Where some people see a risk, Kristell Tremblay sees an opportunity. What we could consider to be a disadvantage, she turns into an asset. This 33-year-old young entrepreneur, with a strong character and candor, is one of those who know where they are going. When told she was crazy to start her own company in the construction industry considering the unfavourable market conditions, Kristell didn’t get discouraged. As the head of Construction KT Inc. for nearly three years now, Kristell is part of the small community of 2.9% of female owners of small and medium sized businesses in the construction industry in Canada. Being young and being a women business owner in an industry largely dominated by men is not common and may seem challenging. We had the pleasure of speaking with Kristell who shared her journey and her day-to-day life as an entrepreneur with us.
Entrepreneur by nature
Daughter of a business owner, Kristell always knew she was an entrepreneur by nature and it didn’t take very long before she followed her engineer father’s path. After graduating with a degree in mechanical engineering, she worked in a factory where she realized that it was hard for her to practice leadership in this male-dominated environment and eventually decided to switch to the construction industry. She first ventured in civil engineering at CIMOTA Inc. Here experience was very education and allowed her to learn a lot about construction. It was only after another job where she realized that she was able to run her own business, so she decided to take the plunge and start her own company, Construction KT Inc.
“We are general construction contractors that renovate schools, works on renovation and repairs as well as redevelopment projects, mainly in the Montreal area,” explains Kristell. “We specialize in structural concrete repair, underground parking lots, condominiums, concrete balconies, surface coatings, and more. “
Being an entrepreneur in the construction industry is not easy. One of the greatest challenges for Kristell is to stay informed and understand the many laws that govern this industry. The construction industry is not performing very well but this doesn’t mar Kristell’s optimism, or her determination. “In 2012, many businesses had to close their doors, I saw this more as an opportunity than a threat,” Kristell shared. “It eventually opened up space for young people and even if this year is hard for everyone, we hope to continue and to see a progression. We don’t allow ourselves to be discouraged.”
Kristell can count on the support of mentors to guide her on her entrepreneurial journey, but also that of her father, who acts more like a coach and who gives her advice on risk taking and emotional aspects.
Paving her own path
Kristell also owes her success to her strong character. When asked if she sees the fact of being young and being female as a disadvantage, her answer was categorical. “I have always seen this as an advantage because I don’t pass unnoticed. When I pitch my business, I want everyone to remember me and my business,” she said. Kristell admits that her strong character also contributes to this: “If you want to be heard in the construction industry, don’t let people push you around. You have to make your mark and work hard to keep it.”
Although her position as a business owner makes it easier to practise leadership, this young entrepreneur knows that nothing can be taken for granted. “You must be familiar with your records, come prepared to the meetings and know what to say to your team. I put myself on the same level as everyone else. I don’t try to impose myself as the boss. I ask for their opinion, arguments, and suggested solutions. At the same time, this allows me to hear about their needs.”

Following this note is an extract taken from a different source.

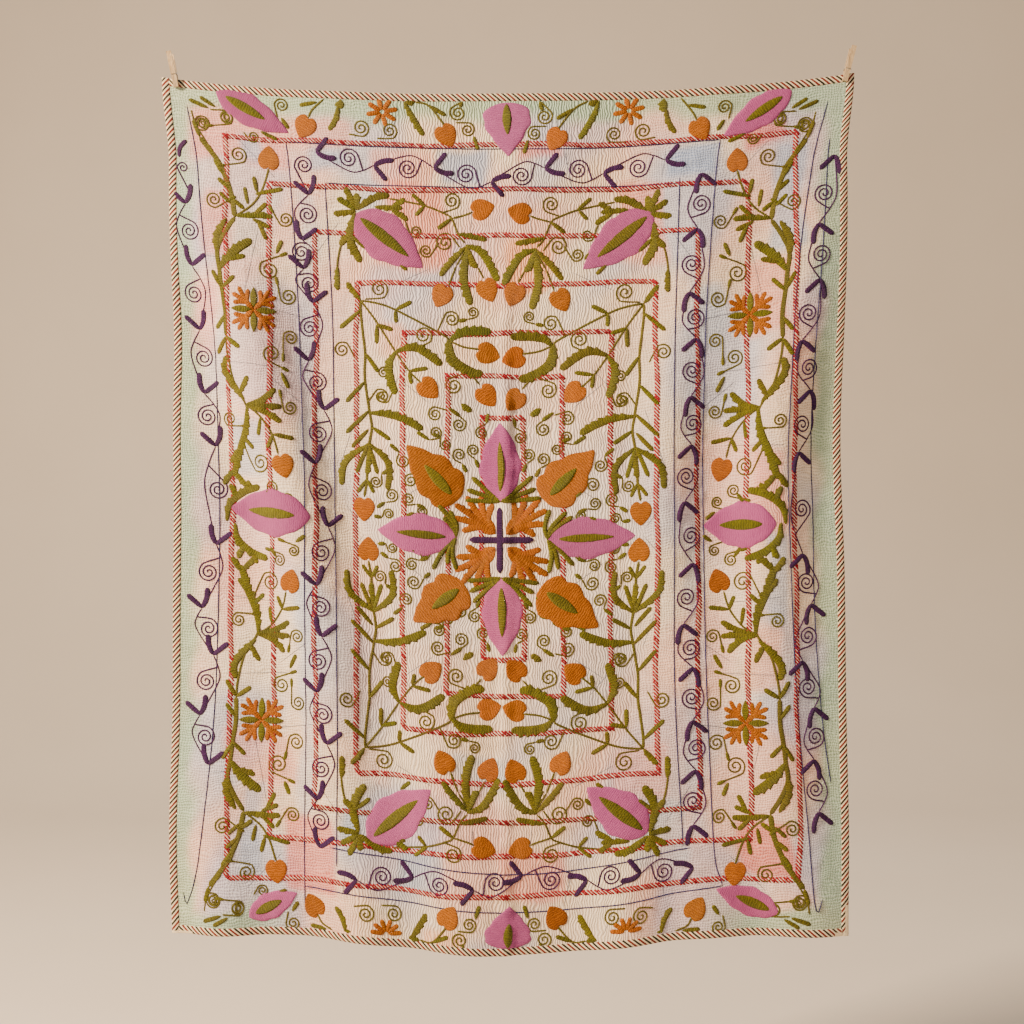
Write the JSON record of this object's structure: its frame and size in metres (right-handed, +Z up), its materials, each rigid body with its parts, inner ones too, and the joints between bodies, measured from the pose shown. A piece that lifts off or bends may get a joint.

For Kristell, honesty is a key element of her credibility. “When people ask me questions to which I don’t have the answers, I respond by saying I don’t know, and tell them I will check and get back to them with the information,” Kristell shares. “This is very important, especially in construction. Guys tend to ask trick questions, so if you provide them with the wrong answer they will find out.” Kristell also tells us that humour is the best weapon when working in construction. “Keep smiling, have a good attitude and voila!”
Volunteering, social and community involvement
After lots of talk about the importance of networking with her mentors, Kristell decided to get involved as a volunteer in many organizations. Alternating contributor to the vice-presidency in entrepreneurship of the young Chamber of Commerce of Quebec, manager of networking at the Ordre des ingénieurs du Québec, and recently joining the board of l’Association patronale des entreprises en construction du Québec. In addition to the opportunity to directly influence changes in the industry, it is a great way to make contacts and benefit from the expertise of more experienced peers.
Kristell also believes in the importance of mutual support within the small community of women entrepreneurs in construction. She is a volunteer in the network Les ELLES de la construction which aims to promote the role of women in the construction industry.” Les ELLES changed my life. I make contacts, I network. There are also women who are business owners like me, who have the same journey and exactly the same questions that I have,” Kristell shares. “Some have started their business before me, others are younger than me, so we can support each other.”
It is clear that Kristell is an entrepreneur engaged in the issue of gender equality within her industry, and is constantly pushing the boundaries. She notably gave a speech “Gender equality: beyond the prejudices” during which she stressed the importance of women to hold a position in which they excel and feel comfortable. Futurpreneur is proud to support the journey of this young entrepreneur and is hoping her story and her persistence will inspire many people.